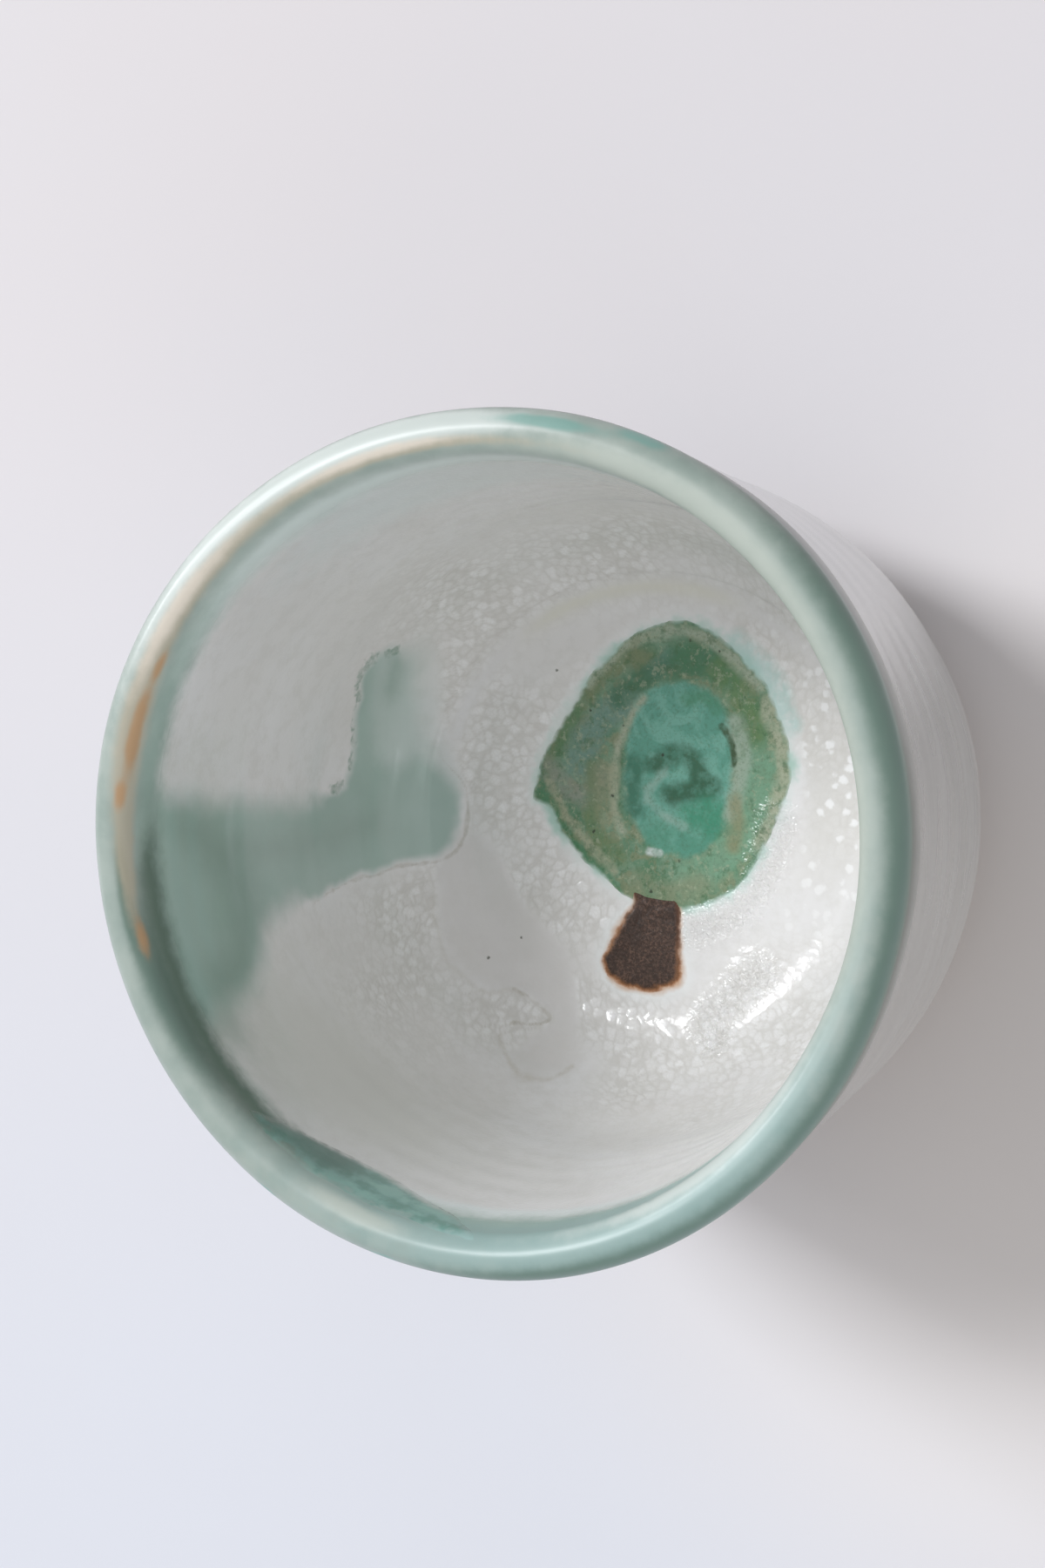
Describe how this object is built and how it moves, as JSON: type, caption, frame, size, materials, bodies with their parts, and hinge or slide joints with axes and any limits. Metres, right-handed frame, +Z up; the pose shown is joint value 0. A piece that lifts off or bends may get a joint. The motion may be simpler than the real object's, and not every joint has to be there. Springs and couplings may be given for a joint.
{
  "type": "drinking cup",
  "caption": "Hand-thrown glazed stoneware cup without a handle: upright round wall, rounded lip, foot ring, and coloured glaze pooled on the floor inside.",
  "frame": {"origin": "centre of the foot ring, on the surface that the cup stands on", "axes": "+Z up along the cup's axis towards the lip; the splash inside is on the +Y side"},
  "size_m": [0.085, 0.085, 0.073],
  "materials": {
    "bare_clay": "matt",
    "white_glaze": "gloss",
    "grey_glaze": "gloss",
    "celadon_glaze": "gloss",
    "copper_green_glaze": "gloss",
    "turquoise_glaze": "gloss",
    "iron_brown_glaze": "satin"
  },
  "bodies": {
    "root": {"clay_body": "bare_clay", "liner_glaze": "white_glaze", "outer_glaze": "grey_glaze", "rim_glaze": "celadon_glaze", "pool_glaze": "copper_green_glaze", "pool_centre": "turquoise_glaze", "iron_patch": "iron_brown_glaze", "splash_glaze": "celadon_glaze", "lip_run": "turquoise_glaze"}
  },
  "joints": []
}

+---+

● THE REQUEST:
Of all the lines in the listing above, how many include "joints"? Write only the number.

● FINAL RESULT:
2